> [Your objective] Copy out all of the data exactly as it appears.

> [Collected material]
----------

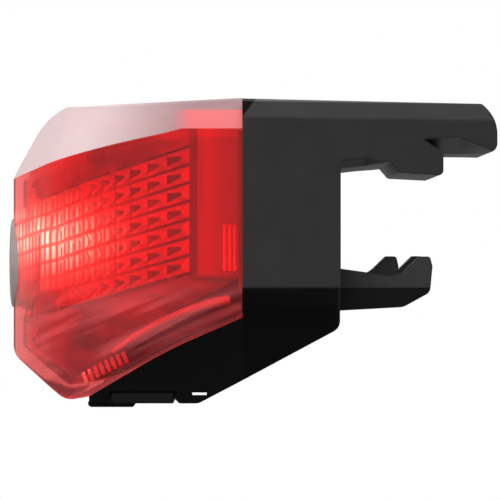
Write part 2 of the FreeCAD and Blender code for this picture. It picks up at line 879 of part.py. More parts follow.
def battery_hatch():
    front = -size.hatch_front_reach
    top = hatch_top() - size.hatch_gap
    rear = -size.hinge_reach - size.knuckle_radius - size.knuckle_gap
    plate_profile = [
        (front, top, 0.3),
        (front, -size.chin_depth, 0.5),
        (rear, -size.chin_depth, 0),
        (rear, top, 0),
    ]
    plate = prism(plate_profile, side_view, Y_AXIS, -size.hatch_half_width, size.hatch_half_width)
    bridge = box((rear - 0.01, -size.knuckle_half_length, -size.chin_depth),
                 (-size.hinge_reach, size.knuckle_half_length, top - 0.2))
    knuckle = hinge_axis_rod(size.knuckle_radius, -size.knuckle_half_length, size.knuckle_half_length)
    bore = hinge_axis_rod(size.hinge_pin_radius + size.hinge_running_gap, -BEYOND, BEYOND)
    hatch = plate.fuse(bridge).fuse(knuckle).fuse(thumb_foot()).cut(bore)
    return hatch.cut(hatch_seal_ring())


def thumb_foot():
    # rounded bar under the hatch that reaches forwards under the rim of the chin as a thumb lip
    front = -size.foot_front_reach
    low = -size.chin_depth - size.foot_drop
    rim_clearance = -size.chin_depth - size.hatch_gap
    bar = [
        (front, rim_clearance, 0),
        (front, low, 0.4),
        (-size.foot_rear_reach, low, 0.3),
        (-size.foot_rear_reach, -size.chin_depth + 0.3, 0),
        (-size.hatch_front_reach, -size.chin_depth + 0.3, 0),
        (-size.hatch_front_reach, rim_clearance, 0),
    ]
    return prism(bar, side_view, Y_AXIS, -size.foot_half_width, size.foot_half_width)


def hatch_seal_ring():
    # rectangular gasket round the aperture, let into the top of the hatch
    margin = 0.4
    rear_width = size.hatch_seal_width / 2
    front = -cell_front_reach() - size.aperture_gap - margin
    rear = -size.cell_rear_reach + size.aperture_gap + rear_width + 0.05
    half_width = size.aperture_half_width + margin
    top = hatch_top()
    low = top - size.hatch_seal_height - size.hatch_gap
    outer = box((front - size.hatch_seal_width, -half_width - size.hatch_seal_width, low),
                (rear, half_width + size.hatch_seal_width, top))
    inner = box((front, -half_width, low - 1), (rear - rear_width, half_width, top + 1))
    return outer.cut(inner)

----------

> [Worked solution]
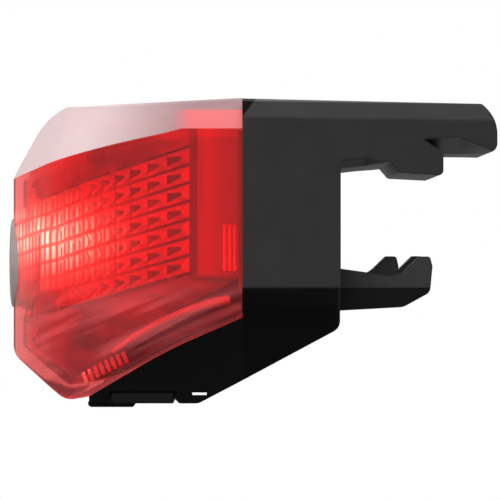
Write part 2 of the FreeCAD and Blender code for this picture. It picks up at line 879 of part.py. More parts follow.
def battery_hatch():
    front = -size.hatch_front_reach
    top = hatch_top() - size.hatch_gap
    rear = -size.hinge_reach - size.knuckle_radius - size.knuckle_gap
    plate_profile = [
        (front, top, 0.3),
        (front, -size.chin_depth, 0.5),
        (rear, -size.chin_depth, 0),
        (rear, top, 0),
    ]
    plate = prism(plate_profile, side_view, Y_AXIS, -size.hatch_half_width, size.hatch_half_width)
    bridge = box((rear - 0.01, -size.knuckle_half_length, -size.chin_depth),
                 (-size.hinge_reach, size.knuckle_half_length, top - 0.2))
    knuckle = hinge_axis_rod(size.knuckle_radius, -size.knuckle_half_length, size.knuckle_half_length)
    bore = hinge_axis_rod(size.hinge_pin_radius + size.hinge_running_gap, -BEYOND, BEYOND)
    hatch = plate.fuse(bridge).fuse(knuckle).fuse(thumb_foot()).cut(bore)
    return hatch.cut(hatch_seal_ring())


def thumb_foot():
    # rounded bar under the hatch that reaches forwards under the rim of the chin as a thumb lip
    front = -size.foot_front_reach
    low = -size.chin_depth - size.foot_drop
    rim_clearance = -size.chin_depth - size.hatch_gap
    bar = [
        (front, rim_clearance, 0),
        (front, low, 0.4),
        (-size.foot_rear_reach, low, 0.3),
        (-size.foot_rear_reach, -size.chin_depth + 0.3, 0),
        (-size.hatch_front_reach, -size.chin_depth + 0.3, 0),
        (-size.hatch_front_reach, rim_clearance, 0),
    ]
    return prism(bar, side_view, Y_AXIS, -size.foot_half_width, size.foot_half_width)


def hatch_seal_ring():
    # rectangular gasket round the aperture, let into the top of the hatch
    margin = 0.4
    rear_width = size.hatch_seal_width / 2
    front = -cell_front_reach() - size.aperture_gap - margin
    rear = -size.cell_rear_reach + size.aperture_gap + rear_width + 0.05
    half_width = size.aperture_half_width + margin
    top = hatch_top()
    low = top - size.hatch_seal_height - size.hatch_gap
    outer = box((front - size.hatch_seal_width, -half_width - size.hatch_seal_width, low),
                (rear, half_width + size.hatch_seal_width, top))
    inner = box((front, -half_width, low - 1), (rear - rear_width, half_width, top + 1))
    return outer.cut(inner)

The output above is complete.